Her projects have been generously supported by grants and fellowships from the Fulbright Commission, the Samuel H. Kress Foundation, the Getty Grant Program, the National Endowment for the Humanities, the Herzog August Bibliothek Wolfenbüttel, Deutsche Forschungsgemeinschaft, Riksbankens Jubileumsfond, Carnegie Humanities Investment Fund, and the Swedish Research Council, as well as through funding by institutional and corporate sponsors. Her teaching and research have been honored by awards and prizes from ASU. In spring 2016 she received the Berlin Prize of the American Academy as John P. Birkelund Fellow in the Humanities.

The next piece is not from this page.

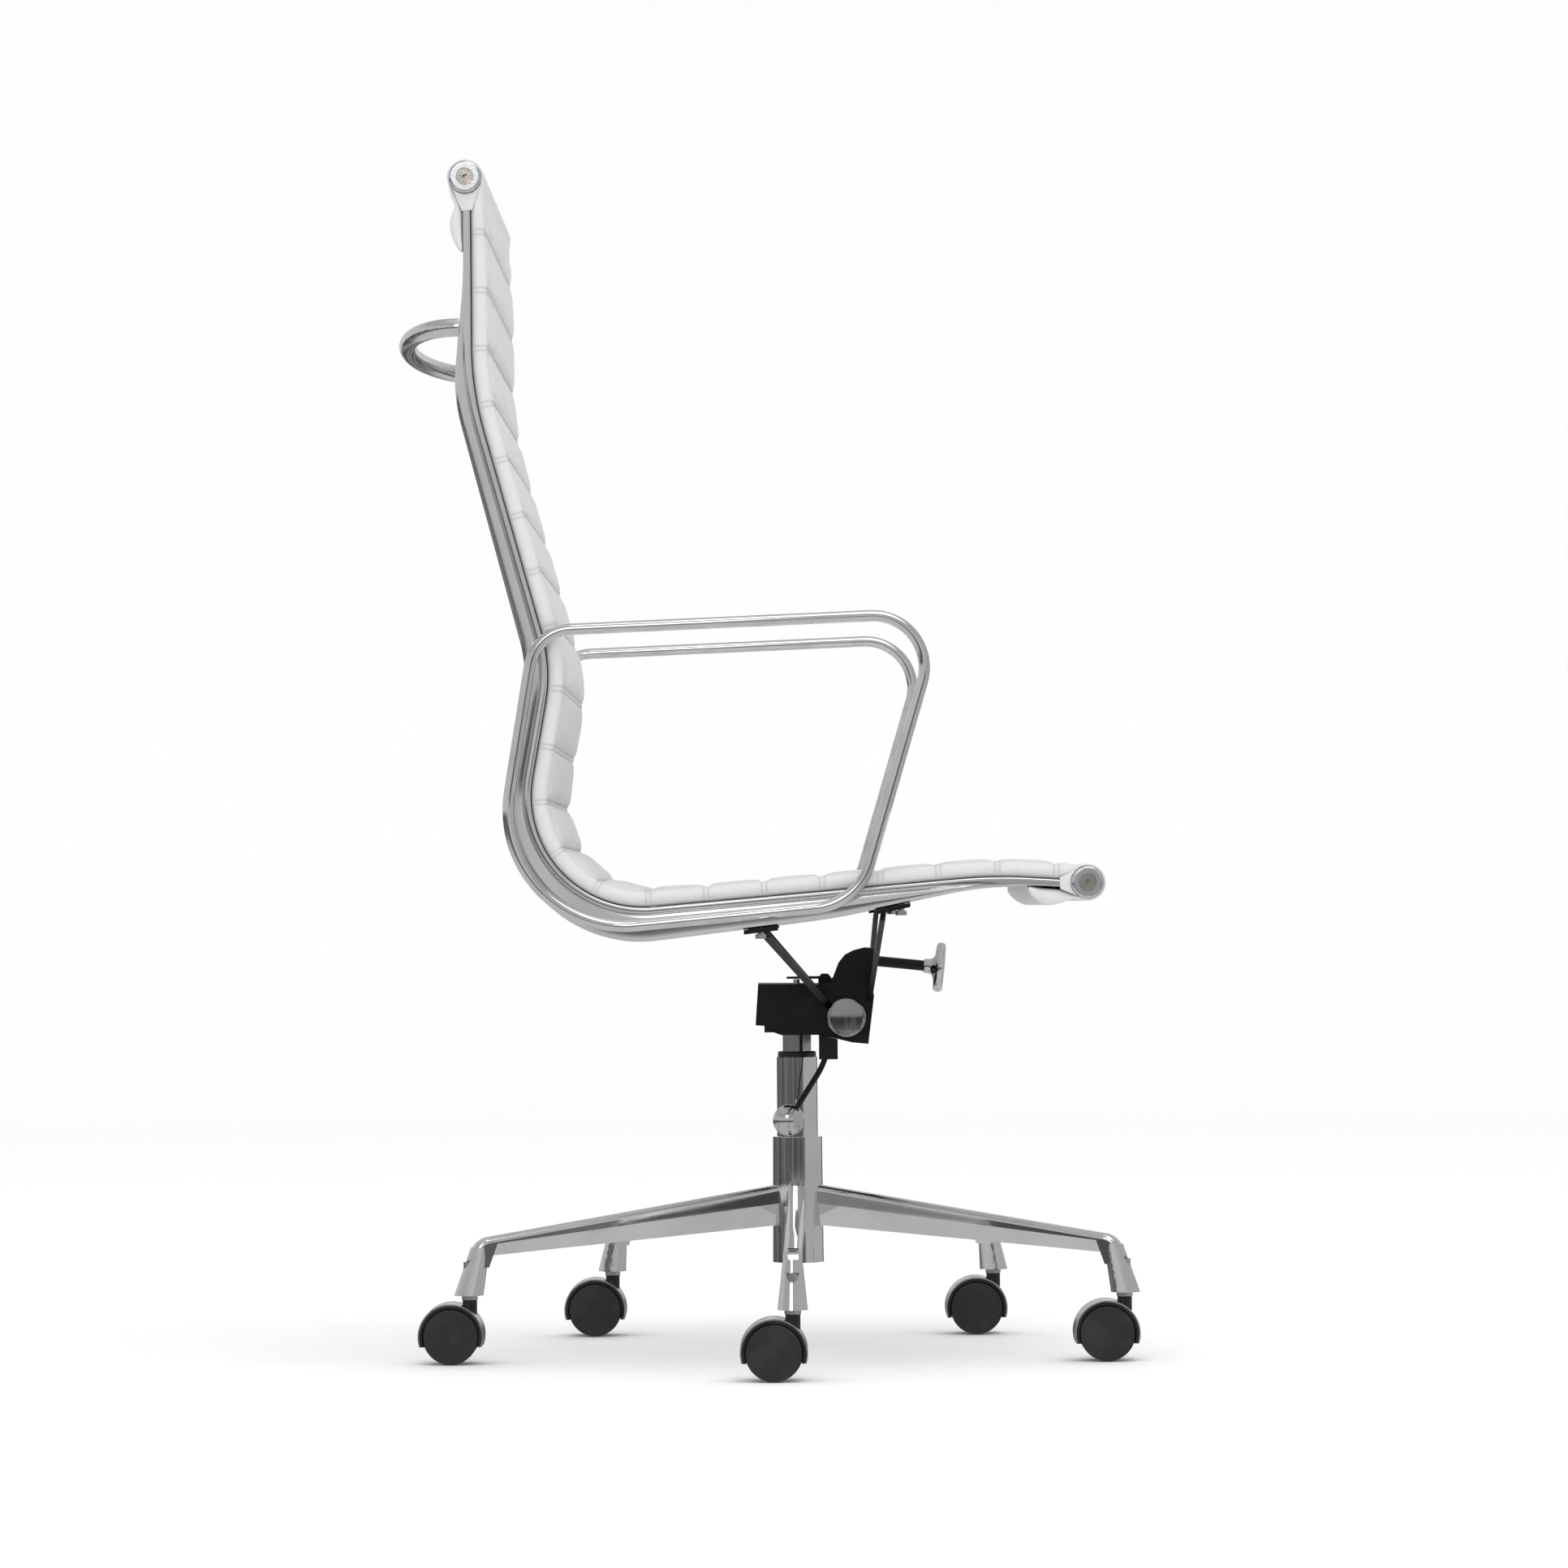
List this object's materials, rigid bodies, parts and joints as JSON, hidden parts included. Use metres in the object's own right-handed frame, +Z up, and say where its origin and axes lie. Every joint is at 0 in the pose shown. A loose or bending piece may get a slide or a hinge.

Schleif regularly teaches the following catalogue lecture courses: Monasteries, Madonnas and Manuscripts; Romanesque; Late Gothic Art in Central Europe; and German Renaissance and Reformation Art. She has led seminars on Virtual Reality: Middle Ages and Renaissance; Naked, Nude and Unclothed in the Middle Ages and Renaissance; The Multisensory Middle Ages and Renaissance; Katerina Lemmel; Animals and Art in the Middle Ages and Renaissance; The Medieval and Renaissance Faire; Gender and Postcolonial Theory; The Geese Book (taught with V. Schier); Nuns and (Visual) Culture in the Middle Ages and the Renaissance; Self-Representations of Women and Men in the Middle Ages and Renaissance; Albrecht Durer: Man, Myth, Milieu; Art and Audiences, 800–1800 (taught with C. Göttler); Ideology, Iconology, and Semiotics (taught with J. G. Sweeney); Peasants, Jews, Pagans, Heretics, and Art in the Middle Ages and the Renaissance; Iconoclasm, Censorship, Controversies Over Images, 300–1550; Patrons, Matrons, Sponsors, and Donors of Art, 300–1550; and Self-Portraits in the Middle Ages and the Renaissance. She likewise teaches History, Theory and Criticism for incoming Ph. D. students; Art History and Methodologies for incoming MA students; and Methods for undergraduates.